Vertical asymptotes occur where the function is undefined. When you plug in \( x = 5 \), the function becomes undefined because the denominator equals zero. Thus, \( x = 5 \) is our vertical asymptote. It acts as a boundary the graph cannot cross, and as \( x \) gets infinitesimally close to 5, \( f(x) \) shoots off to positive or negative infinity.

Horizontal asymptotes give us behavior at the extremes as \( x \) approaches infinity. As \( x \) becomes extremely large or small, \( f(x) \) will get closer and closer to 0, making \( y = 0 \) the horizontal asymptote. This tells us the direction in which the branches of the hyperbola flatten out but never actually reach a y-value of zero.

Intercepts are points where the graph crosses the axes.

The y-intercept is found by setting \( x \) to 0, leading us to calculate \( f(0) = \frac{1}{-5} = -\frac{1}{5} \). This gives us the y-intercept at the point \((0, -\frac{1}{5})\), meaning the graph crosses the y-axis there. It's a peculiar point because often you'll see the graph hitting somewhere at a more standard axis location, but it reflects how every graph is unique in its own right.

The x-intercept is the point where \( f(x) \) equals zero. However, for this function, you will find there are no x-intercepts. An x-intercept would require the numerator, which is always 1 here, to be zero. Since 1 is never zero, our function never actually touches the x-axis, perfectly aligning with the horizontal asymptote.

Functions map input values to output values following a specific rule. For our function \( f(x) = \frac{1}{x - 5} \), the relationship involves division by \( (x - 5) \).

Understanding a function's domain and range is key to grasping its behavior. The domain refers to all x-values making the function valid. Here, any real number except \( x = 5 \) is part of the domain. The exclusion stems from division by zero, which is undefined in mathematics.

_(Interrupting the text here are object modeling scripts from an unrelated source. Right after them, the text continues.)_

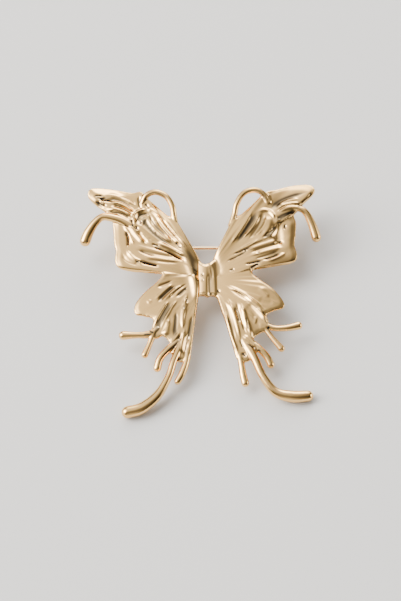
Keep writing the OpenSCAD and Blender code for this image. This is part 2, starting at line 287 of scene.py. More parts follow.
@dataclass(frozen=True)
class Streaks:
    """Faint streaks that run out from a wing's root, as the wax was drawn."""

    strength: float
    source: Point = (-6.0, -2.0)
    coarse: float = 46.0
    sway: float = 2.2
    sways: float = 7.0
    fine: float = 71.0
    fine_share: float = 0.7
    fine_shift: float = 1.0
    full_at: float = 50.0
    calm_to: float = 40.0

    def heights(self, place: Array) -> Array:
        """How much the streaks lift each place.

        Args:
            place: places in hundredths, one row each.

        Returns:
            The lift of each, in hundredths of the relief.
        """
        out, up = place[:, 0] - self.source[0], place[:, 1] - self.source[1]
        way = np.arctan2(up, out)
        far = np.hypot(out, up)
        waves = (np.sin(self.coarse * way + self.sway * np.sin(self.sways * way))
                 + self.fine_share * np.sin(self.fine * way + self.fine_shift))
        return self.strength * waves * far / self.full_at * smooth_step(far / self.calm_to)


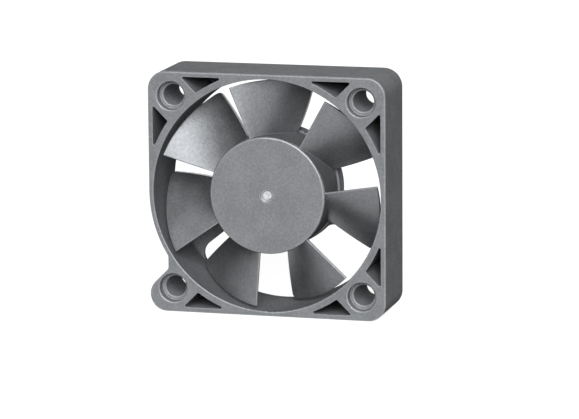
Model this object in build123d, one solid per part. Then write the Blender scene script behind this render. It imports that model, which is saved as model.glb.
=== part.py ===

The range, on the other hand, consists of all possible y-values. Since \( f(x) \) can approach any real number but gets infinitely large or small around \( x = 5 \) and never reaches zero, every real number is part of the range except \( y = 0 \). The study of this function lets us visualize how especially with undefined points the graph steers clear horizontally and vertically, creating those unique asymptotes.